Yesterday, the Oprah show showcased the life of a 40ish divorcee from the Atlanta area, with two pre-teen children. She was sinking fast into financial quicksand and grabbed onto a job as a "stripper" as a last resort lifeline. "Stripping" rescued her from the brink of social and financial death, and gave her and her family an entirely new outlook on life without the need for a husband or a father. She appeared on the show looking unusually fit and tan for a 40-year old woman -- and with money in the bank to boot. The show of course was the typical "Oprah style rationalizations for why whatever a woman does morally is okay." That is Oprah's place in American culture, to confirm to us that any moral standards that women reduce down to nothing, is okay. Societal morality after all is a consensus affair, relative, right? Oprah proves that there are no moral absolutes -- at least when it comes to American women, anyway. By working just two nights a week, this mother had more time with her kids, kept her body in shape, and for the first time in her life, was free of the need to depend on a man and had money left over. Without the life-saving job of "stripping" her life was a sure dead end. Seems like a real American success story, right?
When I saw the show, I immediately thought about this interview of Richard Kuklinski being on the equivalent of a show slanted in the opposite direction towards males, only his interviewers were not the male equivalent of Oprah, but police investigators and establishment Psychiatrists:
Kuklinski, at 17 was a skinny kid, who all the bullies picked on. He got tired of taking their "crap" and took an iron rod from the closet of his "project" apartment and beat one of them to death. No one reported him to the authorities. Thus we are left to assume that it was considered "justified street homicide" (just like what the police do). Plus, "poor old Richard" only had an eighth-grade education and both of his parents also beat the crap out of him every chance they got.
So, what to do? Well, Richard carried a chip on his shoulder so big that he became a predator: That was his job. He could kick butt, anytime, anywhere. That was all he could do; the only thing that gave him an edge in a cruel world. He just learned to enjoy his talents a bit too much. The mob got wind of his reputation as a "mad dog predator" and quickly recruited him by making him an offer he could not refuse: You show us you can kill reliably and keep your mouth shut, and we'll pay you at least $50k per hit. Richard passed the job interview with flying colors, by killing under instruction, a random person in broad daylight in a residential neighborhood on the streets of New York City. From there the rest is history. One-hundred and fifty, to two-hundred murders later, and upward of $50 million that bankrolled a lavish upper crust New Jersey life style for his family, Richard was caught, after having eliminated all of his closest friends, but one: the one who fingered him. The moral of this story from Richard's point of view (and directly from his mouth): "I had one friend too many."

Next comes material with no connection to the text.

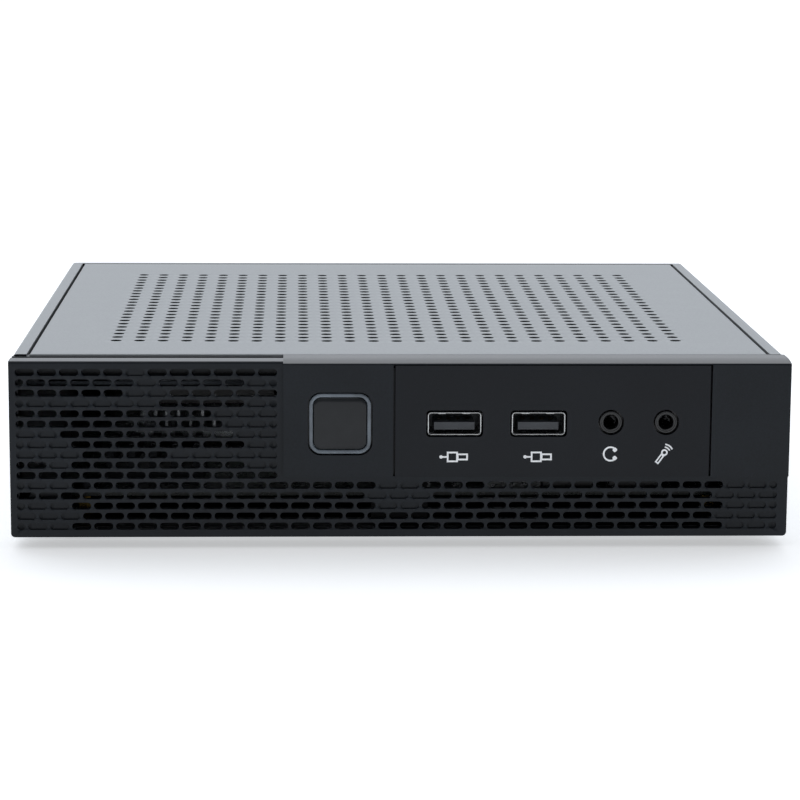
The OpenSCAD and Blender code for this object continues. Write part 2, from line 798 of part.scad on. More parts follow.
module coin_cell() { color("silver") in_case() post([-4, 48], [board_top + 1, board_top + 4.2], 10); }

// ---- Storage ----

drive_x = [14, 83.85];
drive_y = [30, 130];
shelf_z = 33;
drive_z = [shelf_z + sheet_t, shelf_z + sheet_t + 7];
drive_screw_at = [for (x = [drive_x[0] + 4, drive_x[1] - 4]) for (y = [44, 120]) [x, y]];
drive_screw_r = 1.4;
side_in = half_w - sheet_t;

module storage_drive() {
    color("#3a3d41") in_case() difference() {
        plate(drive_z) rounded_at([(drive_x[0] + drive_x[1]) / 2, (drive_y[0] + drive_y[1]) / 2],
            [drive_x[1] - drive_x[0], drive_y[1] - drive_y[0]], 2);
        for (at = drive_screw_at) post(at, [drive_z[0] - thru, drive_z[0] + 3], drive_screw_r);
    }
}

// A shelf under the drive, and a strap across the case, both turned up against the side walls.
module drive_bracket() {
    strap = [28, 42];
    flange_h = 3;
    color("silver") in_case() difference() {
        union() {
            slab([drive_x[0] - 2, side_in], [drive_y[0], drive_y[1]], [shelf_z, shelf_z + sheet_t]);
            slab([-side_in, side_in], strap, [shelf_z, shelf_z + sheet_t]);
            slab([-side_in, -side_in + sheet_t], strap, [shelf_z, shelf_z + flange_h]);
            slab([side_in - sheet_t, side_in], [strap[0], drive_y[1]], [shelf_z, shelf_z + flange_h]);
        }
        for (at = drive_screw_at) post(at, [shelf_z - thru, shelf_z + 2 * thru], drive_screw_r + 0.2);
    }
}

module drive_screws() {
    color("dimgray") in_case() for (at = drive_screw_at) {
        post(at, [shelf_z, drive_z[0] + 2.5], drive_screw_r);
        post(at, [shelf_z - 1, shelf_z], 2.6);
    }
}

// ---- Rear sockets ----

rear_face = case_d - 0.5;
rear_usb_x = [-6, 46];
rear_usb_z = [board_top + 3.4, board_top + 11];
rear_usb_depth = 17;
lan_x = 22;
lan_size = [16, 13.5];
lan_hole = [11.8, 8];
lan_z = board_top + lan_size[1] / 2;
video_x = [-52, -30];
video_z = board_top + 3.4;
power_x = -71;
power_size = [9, 11];
power_z = board_top + 5.8;
rear_jack_x = [58.5, 70];
rear_jack_z = board_top + 5;

module facing_rear(at) { translate([at[0], rear_face, at[1]]) rotate([0, 0, 180]) children(); }

// Three stamped plates, side by side: video and power, network, audio.
module io_shield() {
    gap = 0.4;
    joins = [7, 35];
    join_w = 0.1;
    usb_rise = rear_usb_z[1] - rear_usb_z[0];
    color("silver") in_case() wall([rear_in - 0.6, rear_in]) difference() {
        rect([-81, 81], [4, 29]);
        for (x = joins) rect(span(x, join_w), [4 - thru, 29 + thru]);
        for (x = rear_usb_x)
            rounded_at([x, rear_usb_z[0] + usb_rise / 2],
                       [usb_shell[0] + gap, usb_rise + usb_shell[1] + gap], 1);
        rounded_at([lan_x, lan_z], [lan_size[0] + gap, lan_size[1] + gap], 0.5);
        for (x = video_x) rounded_at([x, video_z], [16.4, 6.4], 0.6);
        rounded_at([power_x, board_top + power_size[1] / 2],
                   [power_size[0] + gap, power_size[1] + gap], 0.5);
        for (x = rear_jack_x) translate([x, rear_jack_z]) circle(r = 4.1, $fn = 48);
    }
}

module rear_usb_shells() {
    color("silver") in_case() for (x = rear_usb_x) for (z = rear_usb_z)
        facing_rear([x, z]) usb_shell_tube(rear_usb_depth);
}

module rear_usb_tongues() {
    color("#1c1c1c") in_case() for (x = rear_usb_x) for (z = rear_usb_z)
        facing_rear([x, z]) mirror([0, 0, 1]) usb_tongue(rear_usb_depth);
}

module network_jack() {
    latch = [5, 2.4];
    color("#b9bcc0") in_case() difference() {
        slab(span(lan_x, lan_size[0]), [rear_face - 21, rear_face], [board_top, board_top + lan_size[1]]);
        slab(span(lan_x, lan_hole[0]), [rear_face - 13, rear_face + thru], span(lan_z, lan_hole[1]));
        slab(span(lan_x, latch[0]), [rear_face - 8, rear_face + thru],
             [lan_z - lan_hole[1] / 2 - latch[1] / 2, lan_z]);
    }
}

module video_shells() {
    shell = [15.6, 5.7];
    metal = 0.35;
    color("silver") in_case() for (x = video_x) facing_rear([x, video_z]) difference() {
        wall([0, 11]) rounded(shell, 0.8);
        wall([-thru, 11 - metal]) rounded([shell[0] - 2 * metal, shell[1] - 2 * metal], 0.5);
    }
}

module video_tongues() {
    color("#1c1c1c") in_case() for (x = video_x) facing_rear([x, video_z]) {
        wall([8, 10.65]) rounded([14.9, 5], 0.5);
        wall([1, 8.2]) square([12, 1.2], center = true);
    }
}

module power_jack() {
    bore_r = 3.1;
    pin_r = 1.2;
    depth = 14;
    color("#18191b") in_case() {
        difference() {
            slab(span(power_x, power_size[0]), [rear_face - depth, rear_face],
                 [board_top, board_top + power_size[1]]);
            rod([power_x, power_z], [rear_face - 11, rear_face + thru], bore_r);
        }
        rod([power_x, power_z], [rear_face - 11.5, rear_face - 1.5], pin_r);
    }
}

module rear_audio_jacks() {
    color("#141414") in_case() for (x = rear_jack_x) difference() {
        union() {
            slab(span(x, 10), [rear_face - 15, rear_face - 1.5], [board_top, board_top + 10]);
            rod([x, rear_jack_z], [rear_face - 2, rear_face], 3.8);
        }
        rod([x, rear_jack_z], [rear_face - 13, rear_face + thru], jack_bore / 2);
    }
}

// ---- Internal cables ----

cable_sides = 8;
cable_rings = 18;
function bezier(p, t) =
    pow(1 - t, 3) * p[0] + 3 * t * pow(1 - t, 2) * p[1] + 3 * t * t * (1 - t) * p[2] + pow(t, 3) * p[3];
function slope(p, t) =
    pow(1 - t, 2) * (p[1] - p[0]) + 2 * t * (1 - t) * (p[2] - p[1]) + t * t * (p[3] - p[2]);
function unit(v) = v / norm(v);

// A round cable along one smooth curve through the four given points; side is never along the cable.
module cable(p, r, side) {
    n = cable_rings;
    m = cable_sides;
    mids = [for (i = [0:n]) bezier(p, i / n)];
    dirs = [for (i = [0:n]) unit(slope(p, i / n))];
    points = [for (i = [0:n]) let (u = unit(cross(dirs[i], side)), v = cross(dirs[i], u))
        for (a = [0:m - 1]) mids[i] + r * (cos(a * 360 / m) * u + sin(a * 360 / m) * v)];
    faces = concat([[for (a = [0:m - 1]) a]],
        [for (i = [0:n - 1]) for (a = [0:m - 1]) let (b = (a + 1) % m)
            [i * m + a, (i + 1) * m + a, (i + 1) * m + b, i * m + b]],
        [[for (a = [m - 1:-1:0]) n * m + a]]);
    polyhedron(points = points, faces = faces);
}

// A socket housing pushed over the pins of a header that starts at x0.
module header_plug(x0) {
    x1 = x0 + 4 * header_pitch;
    outer = [[x0 - 1.8, x1 + 1.8], span(header_y, 6.4), [board_top + header_h, board_top + 12]];
    inner = [[x0 - 0.8, x1 + 0.8], span(header_y, 4.2), [board_top + 2, board_top + 9]];
    difference() {
        slab(outer[0], outer[1], outer[2]);
        slab(inner[0], inner[1], inner[2]);
    }
}

module front_usb_cable() {
    end_x = header_x[0] + 2 * header_pitch;
    end_y = header_y + 3.2;
    color("black") in_case() {
        cable([[40.5, 26, 24.4], [40.5, 44, 24.4], [end_x, 42, 16], [end_x, end_y, 16]], 1.6, [1, 0, 0]);
        header_plug(header_x[0]);
    }
}

module front_audio_cable() {
    end_x = header_x[1] + 2 * header_pitch;
    end_y = header_y + 3.2;
    color("black") in_case() {
        cable([[60, 26, 24.4], [60, 44, 24.4], [end_x, 42, 16], [end_x, end_y, 16]], 1.3, [1, 0, 0]);
        header_plug(header_x[1]);
    }
}

module switch_cable() {
    from_x = -14.4;
    header_end = header_x[0] - 1.8;
    path = [[from_x, switch_board_end, 23], [from_x, 32, 23], [22, header_y, 14], [header_end, header_y, 14]];
    color("black") in_case() cable(path, 1.1, [0, 0, 1]);
}

module fan_cable() {
    fan_front = cpu_at[1] - fan_w / 2;
    color("black") in_case()
        cable([[-30, fan_front, 23.5], [-30, 64, 23.5], [-20, 62, 16], [-20, 62, board_top]], 1, [1, 0, 0]);
}

module drive_cable() {
    color("black") in_case()
        cable([[30, drive_y[1], 37.5], [30, 148, 37.5], [8, 166, 24], [8, 166, board_top]], 1.8, [1, 0, 0]);
}

base_tray();
top_cover();
cover_screws();
rubber_feet();
front_bezel();
bezel_screws();
port_plate();
port_marks();
front_usb_shells();
front_usb_tongues();
front_usb_contacts();
headphone_jack();
microphone_jack();
front_port_board();
port_board_screws();
button_cap();
button_light_ring();
button_carrier();
button_spring();
switch_bracket();
switch_body();
switch_plunger();
switch_board();
indicator_led();
mainboard();
board_standoffs();
board_screws();
cpu_socket();
cpu_package();
cooler_heatsink();
cooler_screws();
fan_frame();
fan_rotor();
fan_screws();
chipset_heatsink();
board_chokes();
board_capacitors();
pin_headers();
header_pins();
memory_sockets();
memory_modules();
wireless_card();
coin_cell_holder();
coin_cell();
storage_drive();
drive_bracket();
drive_screws();
io_shield();
rear_usb_shells();
rear_usb_tongues();
network_jack();
video_shells();
video_tongues();
power_jack();
rear_audio_jacks();
front_usb_cable();
front_audio_cable();
switch_cable();
fan_cable();
drive_cable();
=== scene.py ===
"""Looks of a compact desktop computer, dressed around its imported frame.

Every class below is one sub-assembly of the machine: it holds its sizes in millimetres, builds the pieces
that stand for plain solids, and dresses the nodes that stay. Case measures run X from the middle, Y back
from the grille's face and Z up from the case's underside; CaseFrame turns them into metres in the row frame.
"""

import logging
import math
from dataclasses import dataclass
from enum import Enum
from typing import Callable, ClassVar, Iterable, Optional, Sequence

import bmesh
import bpy
from mathutils import Matrix, Vector


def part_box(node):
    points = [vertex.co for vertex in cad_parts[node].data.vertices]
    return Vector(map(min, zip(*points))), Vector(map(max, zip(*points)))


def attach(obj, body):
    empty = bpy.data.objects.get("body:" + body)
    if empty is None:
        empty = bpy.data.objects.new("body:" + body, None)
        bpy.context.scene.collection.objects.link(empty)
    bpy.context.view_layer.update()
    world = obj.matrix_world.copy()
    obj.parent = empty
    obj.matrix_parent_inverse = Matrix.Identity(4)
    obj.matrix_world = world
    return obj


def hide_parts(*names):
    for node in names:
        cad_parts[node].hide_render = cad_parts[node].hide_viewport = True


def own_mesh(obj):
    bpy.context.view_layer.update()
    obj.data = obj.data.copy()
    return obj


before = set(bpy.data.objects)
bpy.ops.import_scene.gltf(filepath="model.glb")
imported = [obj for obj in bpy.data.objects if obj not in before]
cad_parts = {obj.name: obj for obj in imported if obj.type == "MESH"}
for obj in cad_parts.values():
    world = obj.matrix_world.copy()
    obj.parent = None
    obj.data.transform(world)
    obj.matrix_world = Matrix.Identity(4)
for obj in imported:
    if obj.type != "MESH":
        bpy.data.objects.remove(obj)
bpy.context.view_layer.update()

MM = 0.001
TAU = 2 * math.pi
LOG = logging.getLogger("desktop")
Pair = tuple[float, float]
Point = tuple[float, float, float]
Ring = tuple[list[Pair], float]
Tree = bpy.types.NodeTree
Socket = bpy.types.NodeSocket


# ---- Colours and nodes ----


def linear(hex_colour: str) -> tuple[float, float, float, float]:
    """Turns an sRGB hex colour into linear RGBA.

    Args:
        hex_colour: six hex digits after a #.

    Returns:
        The linear colour, with alpha 1.
    """
    srgb = [int(hex_colour[i : i + 2], 16) / 255 for i in (1, 3, 5)]
    return tuple(c / 12.92 if c <= 0.04045 else ((c + 0.055) / 1.055) ** 2.4 for c in srgb) + (1.0,)


def add_node(
    tree: Tree, kind: str, settings: Optional[dict] = None, links: Optional[dict] = None
) -> bpy.types.Node:
    """Adds a shader node with its settings and links.

    Args:
        tree: the node tree to add to.
        kind: the node's type, such as ShaderNodeTexNoise.
        settings: attributes of the node, values of its inputs by name or number, or a colour ramp's
            "stops", as pairs of place and hex colour.
        links: output sockets to join to its inputs, by name or number.

    Returns:
        The new node.
    """
    made = tree.nodes.new(kind)
    for key, value in (settings or {}).items():
        if key == "stops":
            for element, (place, colour) in zip(made.color_ramp.elements, value):
                element.position = place
                element.color = linear(colour)
        elif isinstance(key, str) and hasattr(made, key):
            setattr(made, key, value)
        else:
            made.inputs[key].default_value = value
    for key, socket in (links or {}).items():
        tree.links.new(socket, made.inputs[key])
    return made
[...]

But there are other morals to this Oprah-like expose of America's most cold-blooded, most productive, and most well-paid serial killer and predator: How does a 17-year old who kills a man on the street with many onlookers including the five who fled from his attack, avoid being arrested or being tried for murder #1, of 200 to come? Especially in a culture where being caught with one $10 rock of cocaine can get you 10 to 20 years in prison, no matter the age?
Another moral to this story is Kuklinski's wife, who now sees herself as a victim, after the fact. But she was unconvincing when she claimed that she did not know what Richard did to provide her the lavish life style she was living. She just lived lavishly off the fruit of his murders without thinking to ask questions about where the hell all that money was coming from? One does not need to know everything to know something: We all have a sixth sense about these things. For 30 years, she put her sixth sense to sleep, because she did not want to know the truth. Passive lying is lying no less.

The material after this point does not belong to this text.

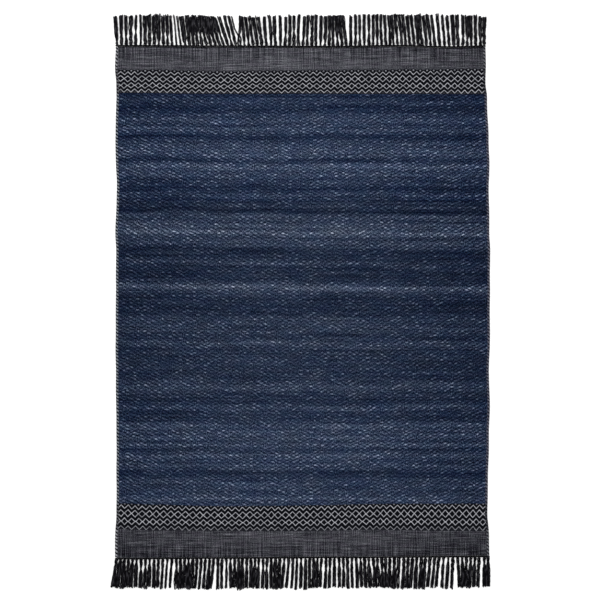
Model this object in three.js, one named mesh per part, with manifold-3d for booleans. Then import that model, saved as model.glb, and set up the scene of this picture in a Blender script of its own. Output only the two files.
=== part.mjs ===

And in what other nation on earth can a person make $50 million dollars as a hired killer and not be caught for over 30 years? Like Kuklinski's wife, there are a lot of people turning to Oprah in order to learn how to put their sixth sense to sleep: There is a lot of collective denial going on in New Jersey and in the U.S.
Morality is relative anyway right? It is the "O.J.s" of the world that Americans really fear, not the Richard Kuklinskis, right? Five stars
The ICEMAN cometh. February 8, 2008 No problems at all from ordering on line to receiving. Great service. The ICEMAN was everything I expected and more.
STRAIGHT SAVAGE. January 26, 2008 0 out of 2 found this review helpful
THIS MAN DID'NT GIVE A F#CK.I DONT BLAME HIM.I WOULD'VE DID THE SAME THING IF SOMEBODY THRETIN MY FAMILY.